The install card generator (app/packages/[slug]/llms.txt/route.ts) builds the card body, then calls embedChecksum(cardBody) which:

Canonicalizes the content (see section 4).
Computes SHA-256 of the canonical bytes.
Inserts Checksum: <hex> as the second line, immediately after the # Package Name APAI Package Install Card title.

Example output (first four lines):

# Coding Safe Mode APAI Package Install Card
Checksum: 9f76681661b0b8b0ef52a2a150bbebe8c5d4d8ca62b2bf7c48aff3c6e00d2893

Package: Coding Safe Mode

The card also includes this instruction to the agent:

  - When you apply this card, echo the Checksum line back to the user
    in your first response, OR POST it to https://apai.run/api/install/verify
    with { "slug": "<slug>", "agentReportedChecksum": "<value>" }.
    A checksum mismatch means you loaded the wrong card or a tampered card.

3Verification flow

To verify a reported checksum, POST to /api/install/verify:

POST https://apai.run/api/install/verify
Content-Type: application/json

{
  "slug": "coding-safe-mode",
  "agentReportedChecksum": "9f76681661b0b8b0ef52a2a150bbebe8c5d4d8ca62b2bf7c48aff3c6e00d2893",
  "packageVersion": "0.1.0"
}

Response (valid case):

{
  "schema": "apai.install-verify.v0.1",
  "valid": true,
  "expectedChecksum": "9f76681661b0b8b0ef52a2a150bbebe8c5d4d8ca62b2bf7c48aff3c6e00d2893",
  "agentReportedChecksum": "9f76681661b0b8b0ef52a2a150bbebe8c5d4d8ca62b2bf7c48aff3c6e00d2893",
  "slug": "coding-safe-mode",
  "packageVersion": "0.1.0"
}

Response (mismatch case):

{
  "schema": "apai.install-verify.v0.1",
  "valid": false,
  "expectedChecksum": "9f76681661b0b8b0ef52a2a150bbebe8c5d4d8ca62b2bf7c48aff3c6e00d2893",
  "agentReportedChecksum": "aaaa...",
  "slug": "coding-safe-mode",
  "packageVersion": "0.1.0",
  "reason": "checksum mismatch: agent reported a different card than the current install card"
}

4Canonicalization rules

All implementations must apply these rules in order before hashing, so independent verifiers reach the same checksum:

Split content on \r?\n (accepts both CRLF and LF).
Right-strip whitespace from each line (trailing spaces, tabs). Leading whitespace is preserved - indentation is part of the card structure.
Remove any line matching /^Checksum:\s*[a-fA-F0-9]+\s*$/. This exclusion is what makes the checksum stable under re-embedding.
Join lines with \n (LF only).
SHA-256 the UTF-8 bytes of the result.
Return lowercase hex (64 characters).

Source of truth: lib/install-card-checksum.ts (function computeChecksum).

5Verify endpoint fields

Field	Type	Req	Description
slug	string	yes	Package slug (e.g. coding-safe-mode) or "site" for the top-level llms.txt.
agentReportedChecksum	string	yes	The 64-char lowercase hex checksum the agent echoed.
packageVersion	string	no	Package version string for logging.

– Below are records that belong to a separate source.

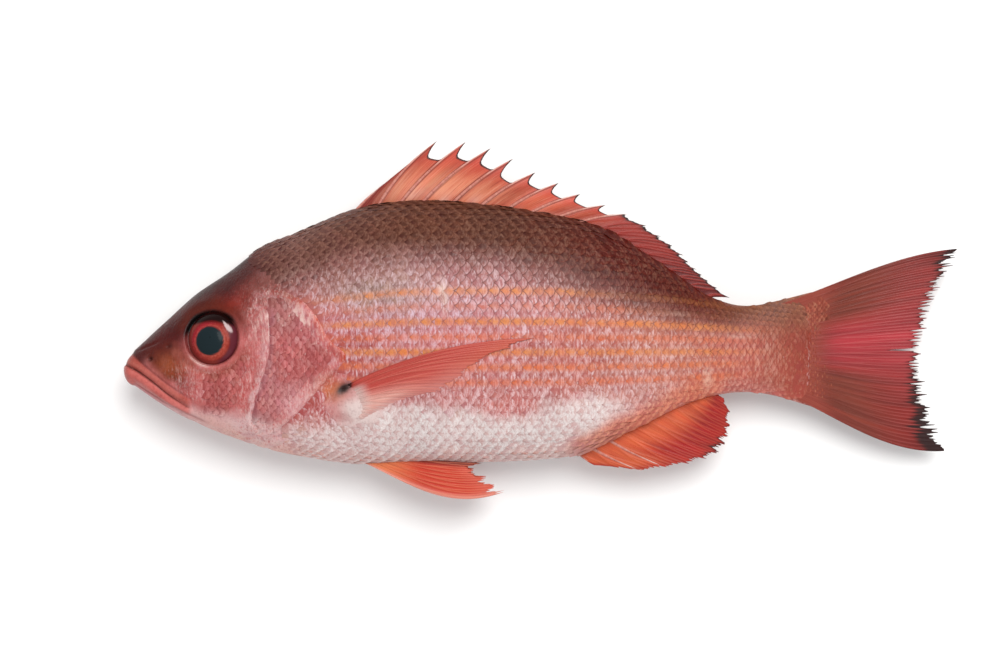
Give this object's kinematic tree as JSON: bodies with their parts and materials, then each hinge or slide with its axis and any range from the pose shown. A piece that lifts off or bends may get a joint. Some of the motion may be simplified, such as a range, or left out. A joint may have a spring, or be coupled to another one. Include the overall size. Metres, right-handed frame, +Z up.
{
  "type": "whole raw fish",
  "caption": "Whole raw red snapper lying on its right flank, with its fins, scales, gill cover and both eyes.",
  "frame": {"origin": "under the middle of the bounding box, on the surface that the fish lies on", "axes": "+X from the head to the tail, +Y to the back and its fin, +Z up out of the left flank"},
  "size_m": [0.3749, 0.1588, 0.0514],
  "materials": {
    "skin": "wet scaly fish skin, pink-silver flank, white belly, red fins",
    "eye": "wet, clear and glossy, black pupil in a red iris"
  },
  "bodies": {
    "root": {"fish": "skin", "eye_left": "eye", "eye_right": "eye"}
  },
  "joints": []
}
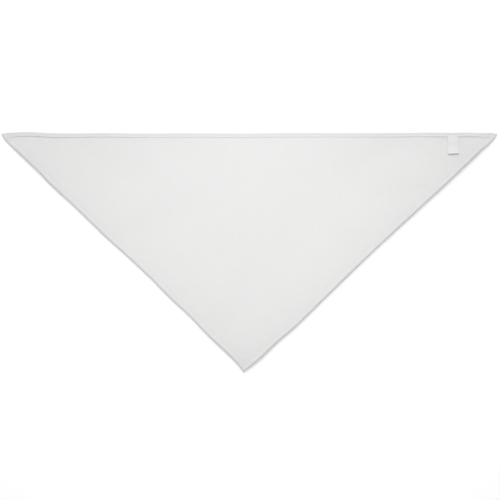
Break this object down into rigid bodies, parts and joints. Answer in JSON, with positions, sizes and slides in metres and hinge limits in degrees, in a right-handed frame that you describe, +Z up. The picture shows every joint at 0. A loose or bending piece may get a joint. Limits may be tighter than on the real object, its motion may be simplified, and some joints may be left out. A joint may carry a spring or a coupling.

Does not affect validation at v0.1.

6What this catches

LLM fabrication about which card was loaded. An agent that hallucinated a card or loaded a stale cached version will report the wrong checksum.
MITM card-swapping. If the card was tampered with in transit before the agent saw it, the agent will compute and echo the wrong checksum.
Agent confusion about package identity. An agent that loaded the card for package A and then claimed to have applied package B will report a mismatching checksum.

What this spec is NOT

·Enforcement of runtime behavior. An agent that loaded the correct card and then ignored its rules will still echo the correct checksum. Runtime enforcement is the Policy Pack story (see /spec/policy).
·A guarantee the agent followed the behavioral rules in the card. Checksum matching only proves the agent saw the card; it proves nothing about what the agent did next.
·Protection against a malicious server that re-hashes after tampering. If the source serving the card is compromised, both the card and the checksum are wrong in a consistent way. Provenance signing (planned, see /spec) is required to detect that.
·An audit trail. The verify endpoint returns a result but does not log it. A persistent audit trail lands in Phase 5.